[START OF Task data]

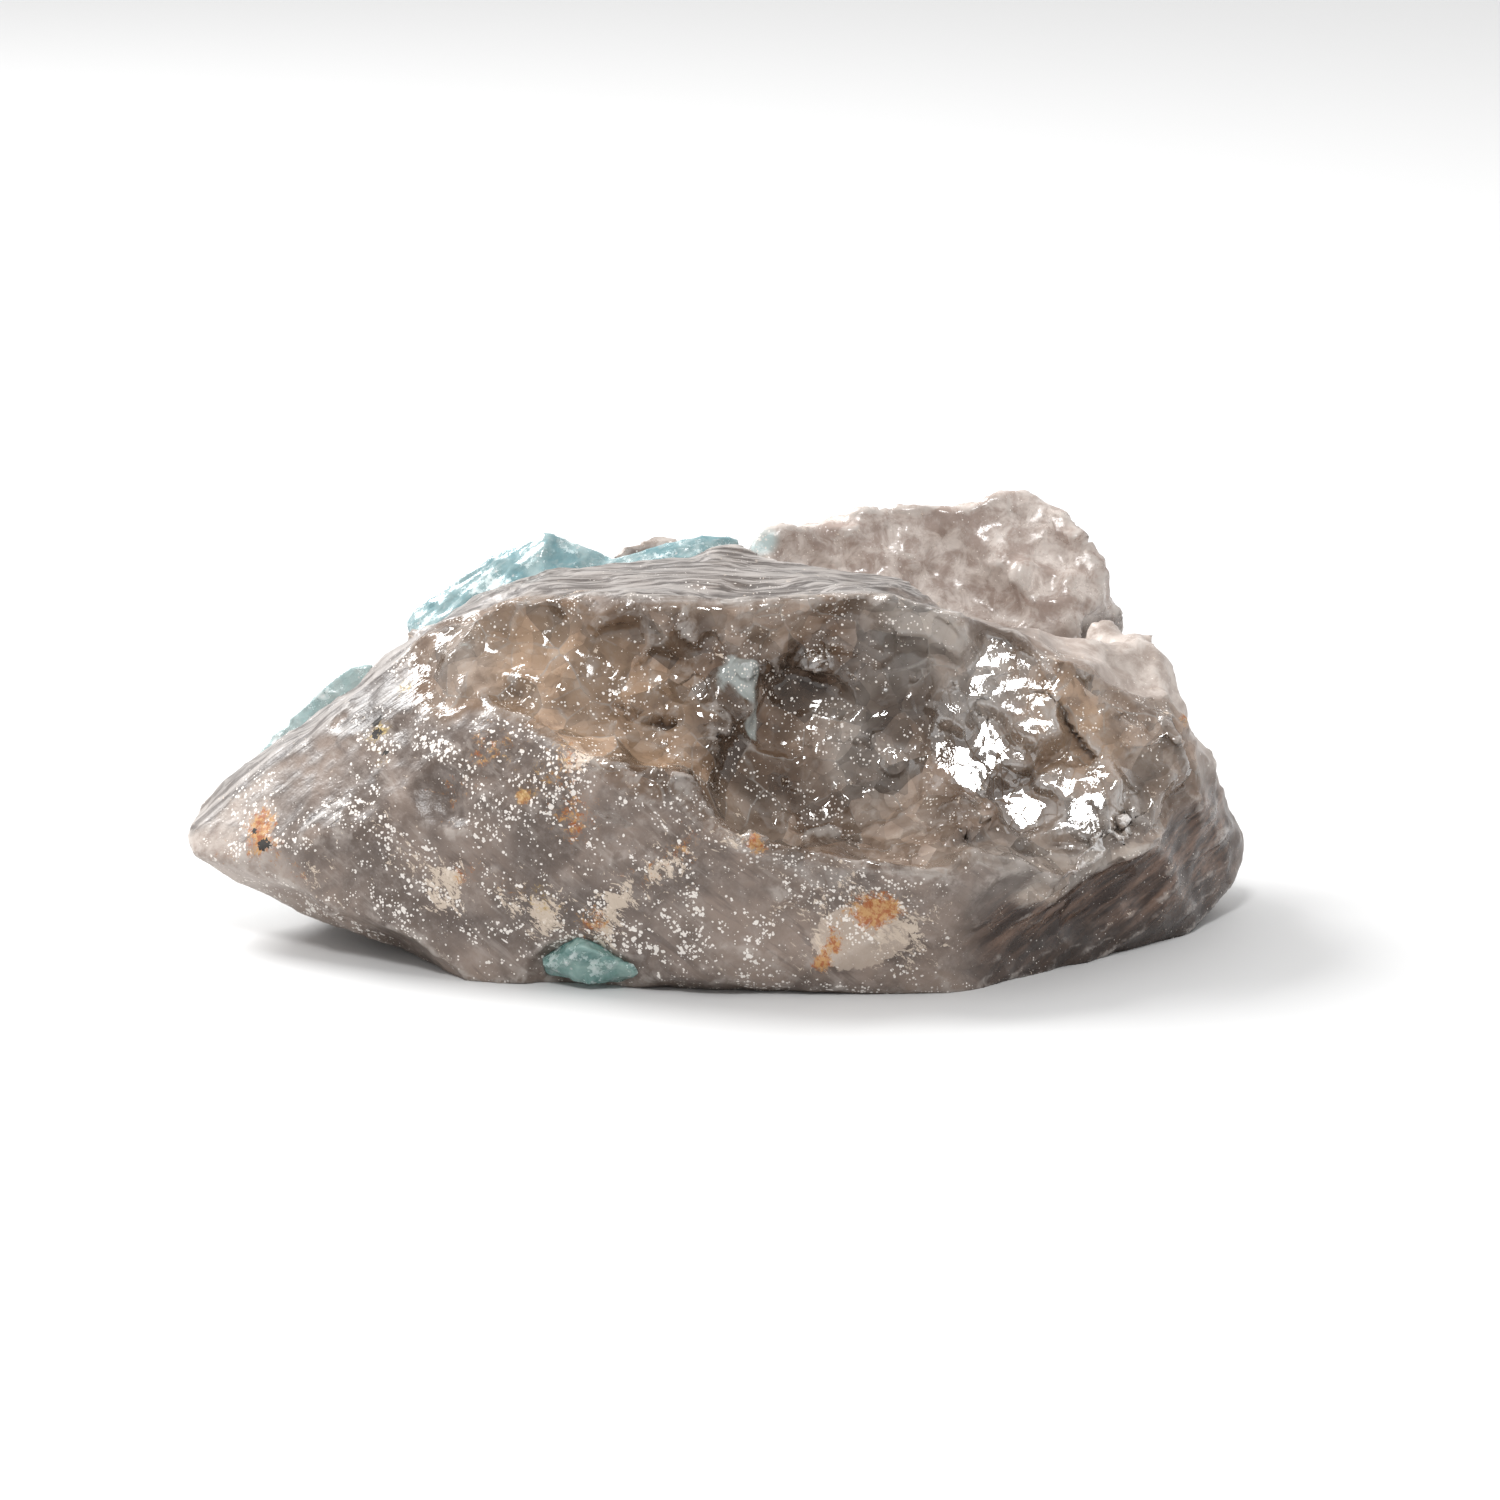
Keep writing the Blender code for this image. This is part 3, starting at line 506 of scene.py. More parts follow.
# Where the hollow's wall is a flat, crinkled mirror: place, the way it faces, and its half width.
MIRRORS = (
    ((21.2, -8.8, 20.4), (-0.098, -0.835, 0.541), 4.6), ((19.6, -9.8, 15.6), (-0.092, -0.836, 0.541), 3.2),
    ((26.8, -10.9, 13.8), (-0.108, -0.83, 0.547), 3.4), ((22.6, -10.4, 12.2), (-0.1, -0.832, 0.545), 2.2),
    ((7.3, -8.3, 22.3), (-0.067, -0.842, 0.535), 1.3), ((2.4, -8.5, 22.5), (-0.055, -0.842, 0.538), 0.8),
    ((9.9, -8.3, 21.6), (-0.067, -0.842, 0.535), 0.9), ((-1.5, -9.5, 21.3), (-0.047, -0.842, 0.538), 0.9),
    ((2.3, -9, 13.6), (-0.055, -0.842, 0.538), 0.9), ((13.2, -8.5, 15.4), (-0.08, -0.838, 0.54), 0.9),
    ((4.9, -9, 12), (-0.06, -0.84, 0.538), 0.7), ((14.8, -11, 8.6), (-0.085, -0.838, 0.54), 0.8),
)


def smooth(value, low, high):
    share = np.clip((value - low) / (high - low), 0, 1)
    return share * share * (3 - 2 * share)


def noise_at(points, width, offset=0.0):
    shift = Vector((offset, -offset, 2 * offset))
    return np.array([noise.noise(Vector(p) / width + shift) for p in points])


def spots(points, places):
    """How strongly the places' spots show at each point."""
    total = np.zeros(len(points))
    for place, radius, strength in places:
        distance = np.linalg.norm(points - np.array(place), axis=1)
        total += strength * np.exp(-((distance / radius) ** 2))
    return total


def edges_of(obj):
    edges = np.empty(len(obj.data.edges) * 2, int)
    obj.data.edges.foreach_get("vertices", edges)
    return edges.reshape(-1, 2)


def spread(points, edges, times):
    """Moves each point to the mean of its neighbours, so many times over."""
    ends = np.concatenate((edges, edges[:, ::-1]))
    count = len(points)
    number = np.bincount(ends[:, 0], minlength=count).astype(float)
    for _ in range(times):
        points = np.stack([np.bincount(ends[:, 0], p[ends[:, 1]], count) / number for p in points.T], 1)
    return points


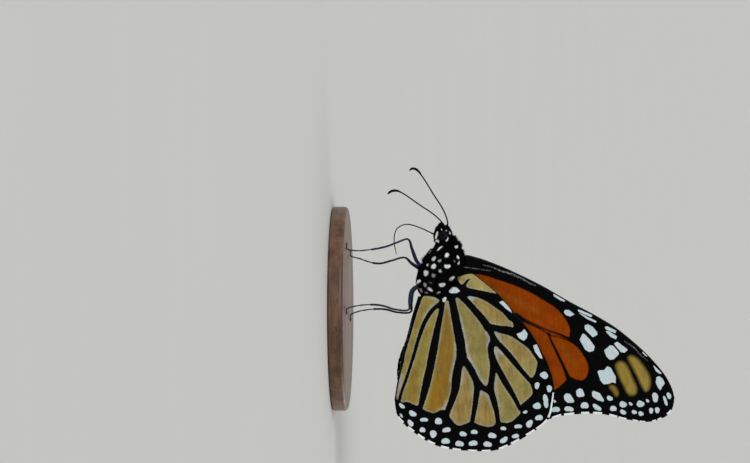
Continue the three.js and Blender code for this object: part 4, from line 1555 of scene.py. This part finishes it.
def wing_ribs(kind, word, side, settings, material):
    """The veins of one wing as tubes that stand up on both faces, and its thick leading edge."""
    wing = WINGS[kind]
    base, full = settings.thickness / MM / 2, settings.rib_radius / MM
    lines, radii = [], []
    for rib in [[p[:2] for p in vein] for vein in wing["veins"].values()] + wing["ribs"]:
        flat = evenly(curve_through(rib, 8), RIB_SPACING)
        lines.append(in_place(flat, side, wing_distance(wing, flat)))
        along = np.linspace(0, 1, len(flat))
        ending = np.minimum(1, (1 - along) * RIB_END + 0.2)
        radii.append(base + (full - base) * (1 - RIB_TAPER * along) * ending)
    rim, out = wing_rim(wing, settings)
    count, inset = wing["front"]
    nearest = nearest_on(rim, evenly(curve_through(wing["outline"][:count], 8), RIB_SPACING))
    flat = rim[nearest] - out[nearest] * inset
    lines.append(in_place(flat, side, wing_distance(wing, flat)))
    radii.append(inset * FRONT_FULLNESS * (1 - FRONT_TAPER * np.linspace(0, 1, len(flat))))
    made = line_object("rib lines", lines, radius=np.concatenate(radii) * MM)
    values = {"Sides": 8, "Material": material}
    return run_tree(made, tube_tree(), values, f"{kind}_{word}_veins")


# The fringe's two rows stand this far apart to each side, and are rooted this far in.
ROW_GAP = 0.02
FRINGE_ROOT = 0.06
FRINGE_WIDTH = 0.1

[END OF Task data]

Directions: Read through the data and copy every line where "code" shows up.

Task result:
Keep writing the Blender code for this image. This is part 3, starting at line 506 of scene.py. More parts follow.
Continue the three.js and Blender code for this object: part 4, from line 1555 of scene.py. This part finishes it.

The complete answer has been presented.